Round turn - A completed transaction involving both a purchase and a sale.

 S

Scalper - A speculator on the trading floor of an exchange who buys and sells frequently, holding positions for only a short period of time during a trading session. In liquid markets, scalpers stand ready to buy at the minimum price change (tick) below the last transaction price and to sell at a tick above.

Selling hedge (or Short hedge) - Selling futures contracts against a long cash market position to protect against a decrease in the price of a commodity, security, currency or index.

Settlement price - The price at which the clearinghouse each day settles all accounts between clearing members for each open position in each contract month of each futures and options contract. Settlement prices are used to determine both margin calls and invoice prices for deliveries.

Short - (1) The selling side of an open futures contract; (2) a trader whose net position in the futures market shows an excess of open sales over open purchases; (3) selling (granting) an options contract.

Short-covering - Buying to offset an existing short position.

Spot - (1) Market for immediate delivery and payment of the product. (2) Nearest delivery month of a futures contract.

Spot price (or Cash price) - The price at which a physical, actual or spot commodity is selling at a given time and place.

Spread - The purchase of one futures or options contract against the sale of another futures or options contract on the same or related commodity, security, currency or index.

 T

Tick - Minimum price fluctuation of a futures or options contract.

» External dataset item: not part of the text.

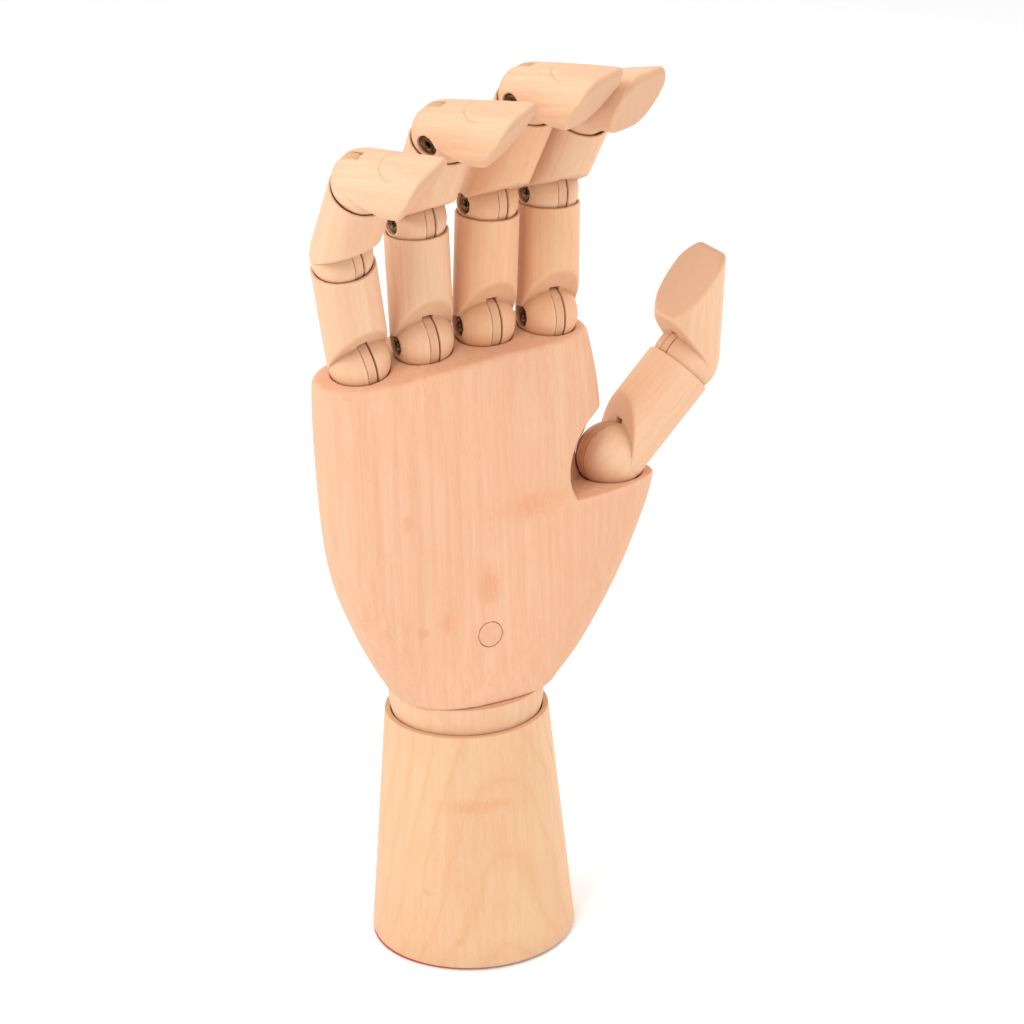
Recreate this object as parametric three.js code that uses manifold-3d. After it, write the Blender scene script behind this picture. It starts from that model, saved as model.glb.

Time value - The excess, if any, of an option's premium over its intrinsic value.

 V

Variation margin - Settlement via the clearinghouse of daily or intraday gains and losses between clearing member firms.

Volatility - A measure of variability, usually of prices, and a major factor influencing the price of an option. The standard deviation of a price series is commonly used to measure price volatility.

Volume - The number of contracts (either the long or the short side of the market) traded during a specified period of time.

 W

Writer - The seller or grantor of an option.